REPO_NAME=${PROJECT}-airflow-config-${ENVIRONMENT_INDEX} && echo "Repo name ${REPO_NAME}"
gcloud source repos create ${REPO_NAME}
gcloud source repos clone ${REPO_NAME} && cd ${REPO_NAME}

# Put airflow_variables.json to the root of the repo

git add airflow_variables.json && git commit -m "Initial commit"
git push

# TODO: Setup Cloud Build Trigger to deploy variables to Composer environment when updated. For now it has to be done manually.

Deploying Airflow DAGs

  • Get the value from dagGcsPrefix configuration option from the output of: gcloud composer environments describe ${ENVIRONMENT_NAME} --location us-central1.
  • Upload DAGs to the bucket. Make sure to replace <dag_gcs_prefix> with the value from the previous step: ./upload_dags.sh <dag_gcs_prefix>.
  • To understand more about how the Airflow DAGs are structured read this article.
  • Note that it will take one or more days for mainnet_export_dag to finish exporting the historical data.
  • To setup automated deployment of DAGs refer to Cloud Build Configuration.

Integration Testing

It is recommended to use a dedicated Cloud Composer environment for integration testing with Airflow.

To run integration tests:

  • Create a new environment following the steps in the Setting Up section.
  • On the Configuring Airflow Variables step specify the following additional configuration variables:
    • export_end_date: 2018-06-30
    • load_end_date: 2018-06-30
  • This will run the DAGs only for the first day. At the end of the load DAG the verification tasks will ensure the correctness of the result.

Troubleshooting

To troubleshoot issues with Airflow tasks use View Log button in the Airflow console for individual tasks. Read Airflow UI overview and Troubleshooting DAGs for more info.

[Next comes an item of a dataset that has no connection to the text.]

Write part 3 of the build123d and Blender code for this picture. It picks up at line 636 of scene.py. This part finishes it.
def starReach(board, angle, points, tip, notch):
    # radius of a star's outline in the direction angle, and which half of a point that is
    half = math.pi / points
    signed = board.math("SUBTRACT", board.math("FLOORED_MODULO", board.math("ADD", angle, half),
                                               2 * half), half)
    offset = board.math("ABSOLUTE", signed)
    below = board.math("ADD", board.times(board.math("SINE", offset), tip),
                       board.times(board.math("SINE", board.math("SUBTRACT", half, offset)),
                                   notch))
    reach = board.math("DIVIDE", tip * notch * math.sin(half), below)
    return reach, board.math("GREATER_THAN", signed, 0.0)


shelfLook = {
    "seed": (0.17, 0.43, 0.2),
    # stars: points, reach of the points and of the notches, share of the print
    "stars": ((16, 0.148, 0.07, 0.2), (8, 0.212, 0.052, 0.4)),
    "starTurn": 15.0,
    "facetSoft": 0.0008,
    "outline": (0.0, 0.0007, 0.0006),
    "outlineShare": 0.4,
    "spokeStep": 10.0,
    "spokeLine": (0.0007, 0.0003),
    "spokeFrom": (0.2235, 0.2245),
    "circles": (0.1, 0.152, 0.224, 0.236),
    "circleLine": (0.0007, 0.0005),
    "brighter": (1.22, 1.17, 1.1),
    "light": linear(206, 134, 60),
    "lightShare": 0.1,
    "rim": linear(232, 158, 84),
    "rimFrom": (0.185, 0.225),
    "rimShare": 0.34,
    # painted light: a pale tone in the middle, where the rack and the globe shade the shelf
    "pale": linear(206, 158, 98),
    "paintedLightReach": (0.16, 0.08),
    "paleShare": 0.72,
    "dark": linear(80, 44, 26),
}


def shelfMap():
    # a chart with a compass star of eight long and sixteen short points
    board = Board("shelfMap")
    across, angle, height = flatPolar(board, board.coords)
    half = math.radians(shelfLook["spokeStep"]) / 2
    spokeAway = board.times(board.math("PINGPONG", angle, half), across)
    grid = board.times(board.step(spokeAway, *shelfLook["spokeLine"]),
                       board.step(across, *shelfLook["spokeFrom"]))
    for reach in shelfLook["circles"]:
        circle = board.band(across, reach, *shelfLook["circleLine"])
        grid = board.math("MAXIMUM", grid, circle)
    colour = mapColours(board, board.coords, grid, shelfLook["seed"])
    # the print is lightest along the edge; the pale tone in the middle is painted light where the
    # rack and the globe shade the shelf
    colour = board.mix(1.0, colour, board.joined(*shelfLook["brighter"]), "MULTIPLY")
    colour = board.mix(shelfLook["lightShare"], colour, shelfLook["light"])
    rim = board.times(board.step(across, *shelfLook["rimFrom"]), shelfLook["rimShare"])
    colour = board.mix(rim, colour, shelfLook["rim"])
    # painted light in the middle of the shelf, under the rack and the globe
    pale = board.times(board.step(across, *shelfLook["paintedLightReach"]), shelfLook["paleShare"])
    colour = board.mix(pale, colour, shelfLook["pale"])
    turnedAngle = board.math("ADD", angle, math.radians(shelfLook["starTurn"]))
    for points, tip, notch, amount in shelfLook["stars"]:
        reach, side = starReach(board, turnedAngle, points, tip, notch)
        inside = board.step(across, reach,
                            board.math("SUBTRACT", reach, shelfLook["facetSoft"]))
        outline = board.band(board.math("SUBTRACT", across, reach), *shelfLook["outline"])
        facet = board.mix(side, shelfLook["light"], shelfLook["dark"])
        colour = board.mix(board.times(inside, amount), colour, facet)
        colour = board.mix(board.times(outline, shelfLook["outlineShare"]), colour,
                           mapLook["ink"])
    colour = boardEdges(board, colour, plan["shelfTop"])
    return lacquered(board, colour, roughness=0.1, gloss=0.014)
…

In rare cases you may need to inspect GKE cluster logs in GKE console.

Speed up the initial export

To speed up the initial data export it is recommended to use n1-standard-2 instance type for the Cloud Composer cluster. After the initial export is finished a new cluster with custom-1-4096 should be created with export_start_date Airflow variable set to the previous date.